Hmm ... no, that's not right, either. When we see him again at the beginning of The Dark Knight, he's been reduced to selling tainted drugs out of the back of a van to Russian gangsters in a municipal parking garage. Seriously? This is the same guy who had Gotham City by the balls? By the time the writers are done with him, he's one step above a Nigerian email scammer.
"Wanna buy some weed?"
#4. Robert Muldoon -- Jurassic Park
Robert Muldoon is the hunter guy in charge of controlling the inmates at Jurassic Park. So he immediately gets badass points just for the fact that someone read his resume and gave him the job as the captain of the guards for dinosaur jail.
"Get busy living, or get busy eating people."
He looks like Crocodile Dundee's war-torn older brother, so it's not hard to picture him strangling a stegosaurus with his bare hands. And he has a grizzled and jaded attitude to match, coupled with a deep intuition for dinosaur behavior that clearly illustrates him as a man who functions on a different level than the rest of us.
And let's not forget that he outclasses the tyrannosaurus in a factory-standard Jeep. We can only imagine how awesome it would be if Jurassic Park had been a huge success and he got to host his own nature show.
But then ...
He winds up going down easier than Quint. And it's even less excusable, since this guy was on a freaking salary, and presumably sober.
You should never presume sobriety when Australians are involved.
The moment in the movie where Muldoon finally stops talking about the goddamn raptors and gets to go face-to-face with them and show us how much ass he truly kicks, he puts up as much of a fight as the cows they feed to the dinosaurs. The man gets outsmarted in 10 seconds by an extinct animal with the brain of a dolphin.

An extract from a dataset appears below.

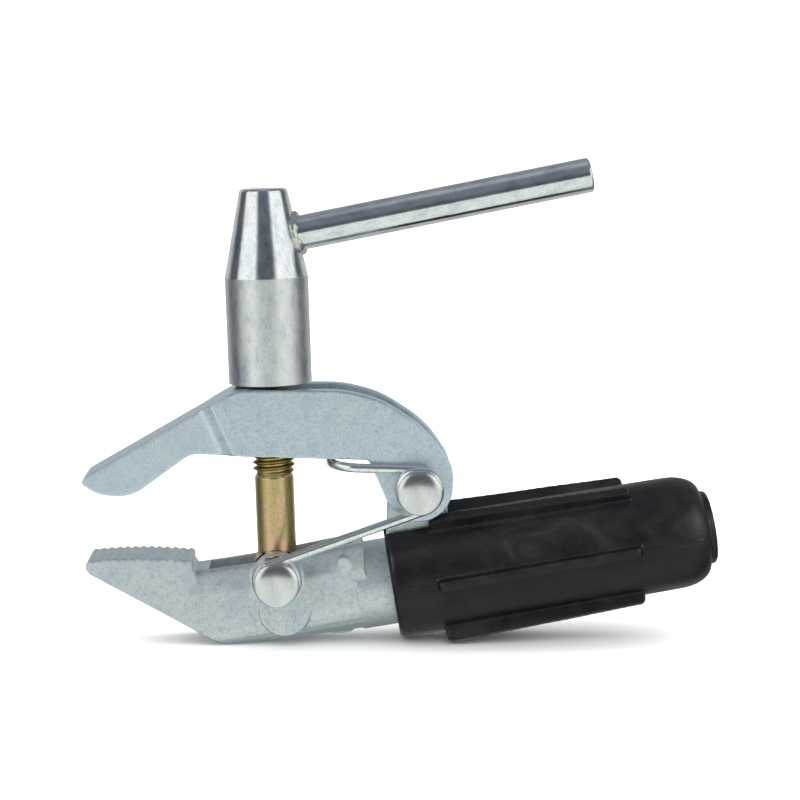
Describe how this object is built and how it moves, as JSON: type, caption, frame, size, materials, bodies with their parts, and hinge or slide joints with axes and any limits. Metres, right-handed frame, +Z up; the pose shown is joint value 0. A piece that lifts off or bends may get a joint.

"Clever girl. 'Clever' being a relative term."
This is literally the exact job he was hired for, and he utterly fails in spectacular fashion. Even the fucking children were able to trap the raptors, and they're not even on the payroll. In the end he makes absolutely no difference whatsoever in the well-being of those around him. He might as well have been carrying a pool noodle to escort Laura Dern through the jungle.